Single 'New York Morning' and oldie 'Great Expectations' further showcase the band’s synergy, while a glorious 'Mirrorball' and elegiac 'The Birds' both help maintain the upward trajectory of their performance. Despite an extremely attentive audience, thankfully concerned with living in the moment rather than persistently attempting to shakily document it on camera phones, the gig doesn’t truly take full flight until guitarist Mark Potter and drummer Richard Jupp rip into the Zeppelin-esque chords of 'Grounds for Divorce'.

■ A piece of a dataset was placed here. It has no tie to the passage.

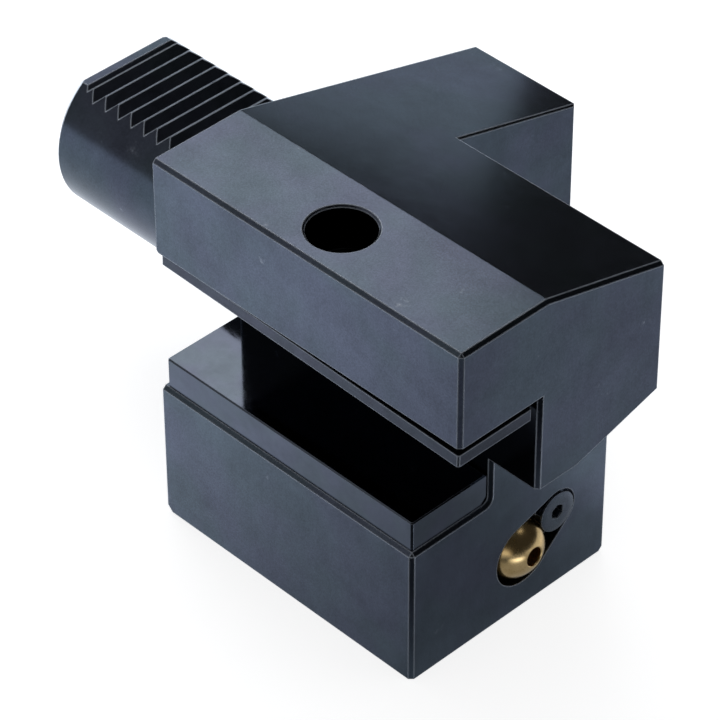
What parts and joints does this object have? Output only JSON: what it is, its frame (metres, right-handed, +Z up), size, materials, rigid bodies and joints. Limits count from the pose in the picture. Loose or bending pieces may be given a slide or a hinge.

New album standout 'My Sad Captains' keeps the arena masses on their feet before a stunning encore of the lovely 'Starlings', communal 'Lippy Kids', and rip-roaring 'One Day Like This' (where Garvey implored us to be louder than Birmingham, Glasgow and Liverpool) brought things to a tumultuous conclusion. The minor quibble of the absence of 'Open Arms' aside, there’s no doubt Elbow deserve their place at the top table. Perhaps the need to play said track has passed, such has been the nation’s eagerness to embrace them already.

Comments (1)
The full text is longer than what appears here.